Absolutely. Our work has made significant contributions to developing the sport and had an impact on general practice/training, as well as helping to improve performance. Cross-country skiing is a popular recreational sport in many parts of the world and some of our research has also raised public awareness of the many positive training adaptations and health effects of this type of exercise. Scientifically, our studies have hopefully also contributed to enhancing the general understanding of exercise physiology. Additionally, our approach of combining physiological and biomechanical measurements has inspired other sport scientists to perform integrated multidisciplinary studies.

What does a typical day involve?

I almost always begin my day with some exercise, which varies with the seasons. For example, this morning I cross-country skied for 90 minutes on trails that lead from my home. In the summer, I enjoy running on the special soil called muskeg that we have in Sweden.

My work involves many different things. As a researcher, I write scientific articles, meet with other researchers and students, supervise Ph.D. and postdoctoral students, organize projects, analyse data, apply for grants, visit collaborating international research groups and make presentations at conferences.

As a Director for R&D at the Swedish Olympic Committee, I meet with coaches and athletes, initiate and lead projects, identify trends and topics of interest for coaches/athletes that could possibly impact performance; supervise support staff and participate in training camps and events/competitions. I am also involved in planning for upcoming Olympics (Rio 2016 and PyeongChang 2018) and meetings with the Olympic organizations from other nations around the world.

What do you enjoy most in your job?

I enjoy trying to find solutions and transferring knowledge to athletes, coaches and the research community. As an entrepreneur, I love developing environments and coaching people, initiating and finalizing a range of projects and having an impact on sport performance. My job allows a high level of flexibility and the great variety of tasks gives me energy. I am never bored, there are so many challenges.

What do enjoy the least?

Meaningless meetings.

Tell us something about you that might surprise us…
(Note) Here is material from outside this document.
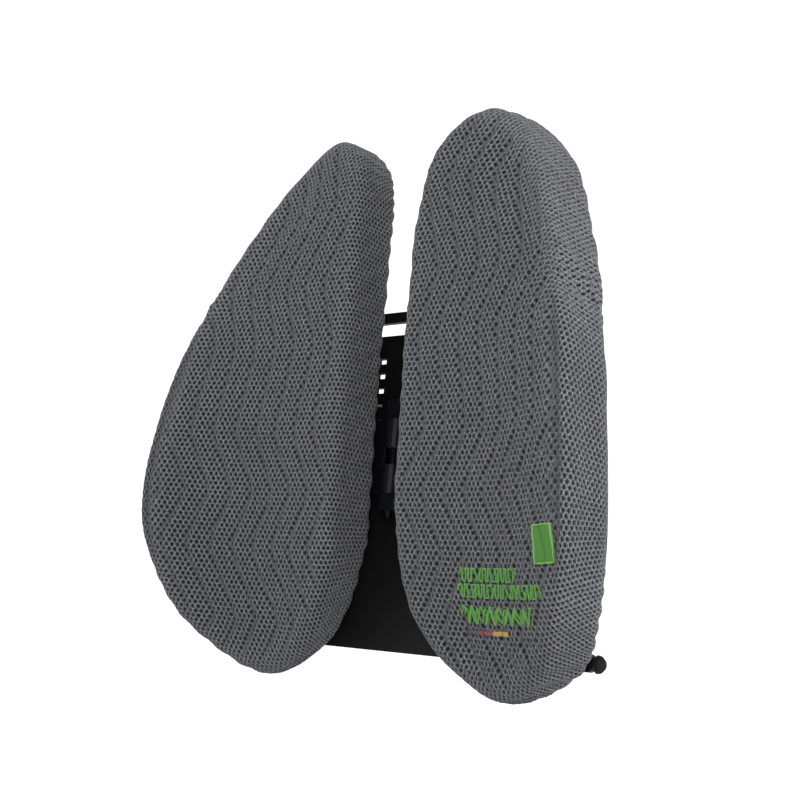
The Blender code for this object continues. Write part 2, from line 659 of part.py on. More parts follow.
def build_wing(side, sign):
    """One wing: arm with its knuckles, bushes, pad and screws. The hinge pin stays with the tower."""
    axis = axis_empty(f"{side}_wing_axis", sign * HINGE_X, HINGE_Y, 0)
    arm = piece(f"{side}_wing_arm", on_side(arm_shape(), sign), "arm_plastic", axis)
    for name, (low, high) in knuckle_spans().items():
        helper(arm, f"{name}_knuckle", on_side(prism(circle(HINGE_X, HINGE_Y, KNUCKLE_RADIUS), low, high, "Z"), sign),
               "UNION")
    for name, z in ARM_SCREW_Z.items():
        boss = prism(circle(ARM_SCREW_X, z, BOSS_RADIUS), board_back() + GAP, LAND_Y + ARM_STANDOFF + 2 * MM, "Y")
        helper(arm, f"{name}_boss", on_side(boss, sign), "UNION")
    helper(arm, "cuts", on_side(combined(arm_cuts()), sign), "DIFFERENCE")
    helper(arm, "spring_room", on_side(spring_room(), sign), "DIFFERENCE")
    for name, (low, high) in knuckle_spans().items():
        inner = PIN_RADIUS + RUNNING
        shape = tube(HINGE_X, HINGE_Y, inner, inner + BUSH_WALL, low, high)
        piece(f"{side}_{name}_bush", on_side(shape, sign), "acetal", axis, smooth=True)
    build_pad(side, sign, axis)


def board_back():
    """Y of the board's back, on its flat land."""
    return LAND_Y - COVER_WALL - LAYER_GAP


def arm_cuts():
    """Cutters for the bush bore and for the screw holes of an arm."""
    cutters = [prism(circle(HINGE_X, HINGE_Y, PIN_RADIUS + RUNNING + BUSH_WALL + GAP), TOWER_BOTTOM, TOWER_TOP, "Z")]
    for z in ARM_SCREW_Z.values():
        hole = circle(ARM_SCREW_X, z, SCREW_RADIUS + GAP)
        cutters.append(prism(hole, board_back() - MM, LAND_Y + 12 * MM, "Y"))
    return cutters


def spring_room():
    """The gap in the arm's inner edge where the return spring sits."""
    middle = (TOWER_TOP + TOWER_BOTTOM) / 2
    half = SPRING_HEIGHT / 2 + GAP
    reach = KNUCKLE_RADIUS + MM
    return box((HINGE_X - reach, HINGE_X + reach), (HINGE_Y - reach, HINGE_Y + reach), (middle - half, middle + half))


def build_pad(side, sign, axis):
    """The padded part of a wing: cover, foam, board, and the screws that hold it to the arm."""
    piece(f"{side}_mesh_cover", on_side(cover_shape(), sign), "air_mesh", axis, smooth=True)
    piece(f"{side}_foam_core", on_side(foam_shape(), sign), "foam", axis, smooth=True)
    board = piece(f"{side}_insert_board", on_side(board_shape(), sign), "board", axis)
    back = board_back()
    holes = [prism(circle(ARM_SCREW_X, z, SCREW_RADIUS + GAP), back - 6 * MM, back + MM, "Y")
             for z in ARM_SCREW_Z.values()]
    helper(board, "holes", on_side(combined(holes), sign), "DIFFERENCE")
    head_y = LAND_Y + ARM_STANDOFF + ARM_THICKNESS + GAP
    for name, z in ARM_SCREW_Z.items():
        shape = screw_along_y(ARM_SCREW_X, z, head_y, back - BOARD_THICKNESS + 0.2 * MM, SCREW_RADIUS,
                              SCREW_HEAD_RADIUS, SCREW_HEAD)
        piece(f"{side}_arm_screw_{name}", on_side(shape, sign), "steel", axis, smooth=True)


def build_hinge(side, sign, base):
    """The steel pin of a wing, its clip and its return spring."""
    top = TOWER_TOP + GAP
    bottom = TOWER_BOTTOM - GAP
    pin = [(0, top + PIN_HEAD), (PIN_RADIUS * 1.3, top + PIN_HEAD), (PIN_RADIUS * 1.6, top + PIN_HEAD * 0.6),
           (PIN_RADIUS * 1.6, top), (PIN_RADIUS, top), (PIN_RADIUS, bottom - PIN_TAIL + MM),
           (PIN_RADIUS * 0.7, bottom - PIN_TAIL), (0, bottom - PIN_TAIL)]
    points, faces = turned_about_y(pin, 0, 0)
    upright = [(HINGE_X + x, HINGE_Y - z, y) for x, y, z in points]
    piece(f"{side}_hinge_pin", on_side((upright, faces), sign), "steel", base, smooth=True)
    clip = tube(HINGE_X, HINGE_Y, PIN_RADIUS + 0.1 * MM, PIN_RADIUS + CLIP_WIDTH, bottom - CLIP_THICKNESS, bottom)
    piece(f"{side}_pin_clip", on_side(clip, sign), "steel", base, smooth=True)
    middle = (TOWER_TOP + TOWER_BOTTOM) / 2
    spring = coil(HINGE_X, HINGE_Y, middle - SPRING_HEIGHT / 2, middle + SPRING_HEIGHT / 2, SPRING_RADIUS,
                  SPRING_WIRE, SPRING_TURNS, 1)
    piece(f"{side}_return_spring", on_side(spring, sign), "steel", base, smooth=True)


def build_carriage():
    """The fixed carriage: slide plate, thick block, belt ears, finger pockets, and the grip."""
    outline = rounded([(-CARRIAGE_HALF_WIDTH, CARRIAGE_BOTTOM), (CARRIAGE_HALF_WIDTH, CARRIAGE_BOTTOM),
                       (CARRIAGE_HALF_WIDTH, CARRIAGE_TOP), (-CARRIAGE_HALF_WIDTH, CARRIAGE_TOP)], 3 * MM)
    carriage = piece("height_carriage", prism(outline, CARRIAGE_FRONT, SLIDE_BACK, "Y"), "black_plastic")
    block = rounded([(-BLOCK_HALF_WIDTH, BLOCK_BOTTOM), (BLOCK_HALF_WIDTH, BLOCK_BOTTOM),
                     (BLOCK_HALF_WIDTH, CARRIAGE_TOP - MM), (-BLOCK_HALF_WIDTH, CARRIAGE_TOP - MM)], 4 * MM)
    helper(carriage, "block", prism(block, SLIDE_BACK - MM, BLOCK_BACK, "Y"), "UNION")
    for side, sign in SIDE_SIGN.items():
        for name, low in belt_ears().items():
            ends = (BELT_BAR_X - BELT_EAR_HALF_WIDTH, BELT_BAR_X + BELT_EAR_HALF_WIDTH)
            ear = box(ends, (SLIDE_BACK - MM, BELT_Y + BELT_EAR_REACH), (low, low + BELT_EAR))
            helper(carriage, f"{side}_{name}_ear", on_side(ear, sign), "UNION")
        helper(carriage, f"{side}_cuts", on_side(combined(carriage_cuts()), sign), "DIFFERENCE")
        build_finger(side, sign)
        bar = prism(circle(BELT_BAR_X, BELT_Y, BELT_BAR_RADIUS, 12), belt_ears()["lower"],
                    belt_ears()["upper"] + BELT_EAR, "Z")
        piece(f"{side}_belt_bar", on_side(bar, sign), "steel", smooth=True)
        build_belt(side, sign)
    build_grip()
    build_ring()


def belt_ears():
    """The foot of the ear below the belt and of the ear above it."""
    half = BELT_WIDTH / 2 + GAP
    return {"lower": BELT_Z - half - BELT_EAR, "upper": BELT_Z + half}


def finger_middle():
    """X of an index finger: the middle of its window."""
    return WINDOW_INNER + WINDOW_WIDTH / 2


def carriage_cuts():
    """Cutters for one side of the carriage: the belt bar's bore and the pocket of the index finger."""
    ears = belt_ears()
    bore = prism(circle(BELT_BAR_X, BELT_Y, BELT_BAR_RADIUS + GAP, 12), ears["lower"] - MM,
                 ears["upper"] + BELT_EAR + MM, "Z")
    half = FINGER_WIDTH / 2 + GAP
    low = finger_foot() - GAP
    pocket = box((finger_middle() - half, finger_middle() + half), (CARRIAGE_FRONT - MM, BLOCK_BACK + MM),
                 (low, low + FINGER_LENGTH + 2 * GAP))
    return [bore, pocket]


def finger_foot():
    """The lower end of an index finger."""
    return WINDOW_REST_Z + WINDOW_HEIGHT / 2 + 0.6 * MM - FINGER_LENGTH


def build_finger(side, sign):
    """A springy index finger in the carriage, whose nub clicks into a window of the ladder."""
    x, half = finger_middle(), FINGER_WIDTH / 2
    foot, top = finger_foot(), finger_foot() + FINGER_LENGTH
    leaf_front = CARRIAGE_FRONT + 1.5 * MM
    leaf_back = leaf_front + FINGER_THICKNESS
    nub = WINDOW_HEIGHT / 2 - 2 * GAP
    profile = [(leaf_back, foot), (leaf_back, top), (leaf_front, top), (leaf_front, WINDOW_REST_Z + nub),
               (PLATE_FRONT + MM, WINDOW_REST_Z + nub * 0.7), (PLATE_FRONT + MM, WINDOW_REST_Z - nub * 0.7),
               (leaf_front, WINDOW_REST_Z - nub), (leaf_front, foot)]
    shape = prism(profile, x - half, x + half, "X")
    piece(f"{side}_index_finger", on_side(shape, sign), "grey_plastic")


def build_grip():
    """The rubber grip that rests on the chair, with its back face through the origin."""
    outline = rounded([(-GRIP_HALF_WIDTH, -GRIP_HALF_HEIGHT), (GRIP_HALF_WIDTH, -GRIP_HALF_HEIGHT),
                       (GRIP_HALF_WIDTH, GRIP_HALF_HEIGHT), (-GRIP_HALF_WIDTH, GRIP_HALF_HEIGHT)], 6 * MM)
    piece("grip_pad", prism(outline, BLOCK_BACK + GAP, 0, "Y"), "rubber")


def build_belt(side, sign):
    """Half of the belt: a webbing strip with an eye round the carriage's bar and one round the ring."""
    eye = BELT_BAR_RADIUS + GAP + BELT_HALF_THICKNESS
    start = math.asin(BELT_HALF_THICKNESS / eye)
    outline = []
    for x, turn in ((BELT_BAR_X, 0.0), (RING_BAR_X, math.pi)):
        for step in range(13):
            angle = turn - (math.pi - start) + 2 * (math.pi - start) * step / 12
            outline.append((x + eye * math.cos(angle), BELT_Y + eye * math.sin(angle)))
    low, high = BELT_Z - BELT_WIDTH / 2, BELT_Z + BELT_WIDTH / 2
    belt = piece(f"{side}_belt", on_side(prism(outline, low, high, "Z"), sign), "webbing")
    bores = [prism(circle(x, BELT_Y, BELT_BAR_RADIUS + GAP, 12), low - MM, high + MM, "Z")
             for x in (BELT_BAR_X, RING_BAR_X)]
    helper(belt, "eyes", on_side(combined(bores), sign), "DIFFERENCE")


def build_ring():
    """The rectangular wire ring that joins the two halves of the belt."""
    half = BELT_WIDTH / 2 + GAP + BELT_BAR_RADIUS
    corner, sides = 2.0 * MM, 12
    path = rounded([(-RING_BAR_X, BELT_Z - half), (RING_BAR_X, BELT_Z - half), (RING_BAR_X, BELT_Z + half),
                    (-RING_BAR_X, BELT_Z + half)], corner, steps=2)
    count = len(path)
    points = []
    for i in range(count):
        before, here, after = (Vector(path[(i + k) % count]) for k in (-1, 0, 1))
        first, second = (here - before).normalized(), (after - here).normalized()
        along = (first + second).normalized()
        outward = Vector((along.y, -along.x))
        stretch = 1 / max(0.5, along.dot(first))
        for k in range(sides):
            t = 2 * math.pi * k / sides
            spot = here + outward * BELT_BAR_RADIUS * math.cos(t) * stretch
            points.append((spot.x, BELT_Y + BELT_BAR_RADIUS * math.sin(t), spot.y))
    piece("belt_ring", (points, loop_faces(count, sides)), "steel", smooth=True)


def build_label():
    """The small woven label near the foot of the right pad, laid on its cover."""
    fronts, backs = [], []
    for u in np.linspace(LABEL_U - LABEL_HALF_WIDTH, LABEL_U + LABEL_HALF_WIDTH, 4):
        column = np.linspace(LABEL_V - LABEL_HALF_HEIGHT, LABEL_V + LABEL_HALF_HEIGHT, 5)
        fronts.append([pad_point(u, v, from_front=-face_swell(u, v) - GAP - LABEL_THICKNESS) for v in column])
        backs.append([pad_point(u, v, from_front=-face_swell(u, v) - GAP) for v in column])
    return slab_shape(fronts, backs)


def face_swell(u, v):
    """How far the crowned face stands in front of the sheet at (u, v)."""
    middle = pad_outline(0).mean(axis=0)
    rim = pad_outline(FRONT_RIM) - middle
    here = np.array([u, v]) - middle
    angles = np.arctan2(rim[:, 1], rim[:, 0])
    order = np.argsort(angles)
    reach = np.interp(math.atan2(here[1], here[0]), angles[order], np.linalg.norm(rim, axis=1)[order])
    share = min(1.0, float(np.linalg.norm(here)) / reach)
    return PAD_CROWN * (1 - share**2)


def main():
    clear_scene()
    base = axis_empty("height_axis", 0, PLATE_BACK, 0)
    build_base(base)
    build_tower(base)
    build_rails(base)
    for side, sign in SIDE_SIGN.items():
        build_wing(side, sign)
        build_hinge(side, sign, base)
    wing = bpy.data.objects["right_wing_axis"]
    piece("woven_label", build_label(), "label_cloth", wing)
    build_carriage()


main()
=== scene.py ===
"""Looks of a two-wing lumbar support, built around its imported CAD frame.

Each padded wing is a sewn cover of knitted air mesh: one sheet of six-sided cells is laid over the
face, round the rim and down the side, swollen by a cloth simulation and quilted with zigzag
channels. The hinges, the base, the carriage and the belt keep their CAD solids and get their finish
here, and the soft CAD solids are replaced by detailed pieces.
"""

from __future__ import annotations

import json
import logging
import math
from dataclasses import dataclass, field
from enum import Enum
from typing import Callable

import bpy
import numpy as np
from mathutils import Matrix, Vector


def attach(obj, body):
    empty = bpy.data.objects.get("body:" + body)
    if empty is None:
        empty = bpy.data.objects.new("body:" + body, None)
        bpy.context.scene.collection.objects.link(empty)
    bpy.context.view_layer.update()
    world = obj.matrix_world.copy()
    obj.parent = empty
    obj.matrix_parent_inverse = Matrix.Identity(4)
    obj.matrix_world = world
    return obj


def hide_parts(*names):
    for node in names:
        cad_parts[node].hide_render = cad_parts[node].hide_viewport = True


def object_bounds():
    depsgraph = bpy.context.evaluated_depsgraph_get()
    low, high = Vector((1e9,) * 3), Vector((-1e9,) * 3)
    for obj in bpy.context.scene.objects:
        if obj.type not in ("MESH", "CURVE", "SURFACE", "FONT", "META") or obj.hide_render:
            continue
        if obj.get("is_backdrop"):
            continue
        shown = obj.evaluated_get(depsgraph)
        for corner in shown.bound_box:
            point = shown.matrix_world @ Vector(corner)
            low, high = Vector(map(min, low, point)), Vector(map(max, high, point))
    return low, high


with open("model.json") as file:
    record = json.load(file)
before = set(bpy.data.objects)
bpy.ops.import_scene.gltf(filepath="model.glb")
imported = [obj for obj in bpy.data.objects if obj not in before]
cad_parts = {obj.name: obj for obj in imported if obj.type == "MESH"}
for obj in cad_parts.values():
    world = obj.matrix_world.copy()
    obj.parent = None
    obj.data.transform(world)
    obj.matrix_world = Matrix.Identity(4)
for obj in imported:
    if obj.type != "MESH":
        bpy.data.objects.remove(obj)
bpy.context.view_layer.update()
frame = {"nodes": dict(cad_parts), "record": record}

LOG = logging.getLogger("lumbar_support")
MM = 0.001
TO_FRONT = np.array([0.0, -1.0, 0.0])
Array = np.ndarray
Colour = tuple[float, float, float]


def scaled(colour: Colour, share: float, lift: float = 0.0) -> Colour:
    """A colour made paler or darker: each part times share, plus lift, and at most 1."""
    return tuple(min(1.0, share * part + lift) for part in colour)


class Side(Enum):
    """Which wing a piece belongs to, with the sign of its X."""

    LEFT = -1
    RIGHT = 1

    @property
    def label(self) -> str:
        """The word that the CAD names start with."""
        return self.name.lower()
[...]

Well, I like going out in the mountains around where I live in Åre to blow my birch trumpet (näverlur) and I’m very interested in wine, especially from the European regions around the 45th parallel north. 

What advice would you give to students/early career researchers?

Don’t think too much about your goals. Instead, enjoy your work and the results will come.

See challenges as something positive and make the most of them.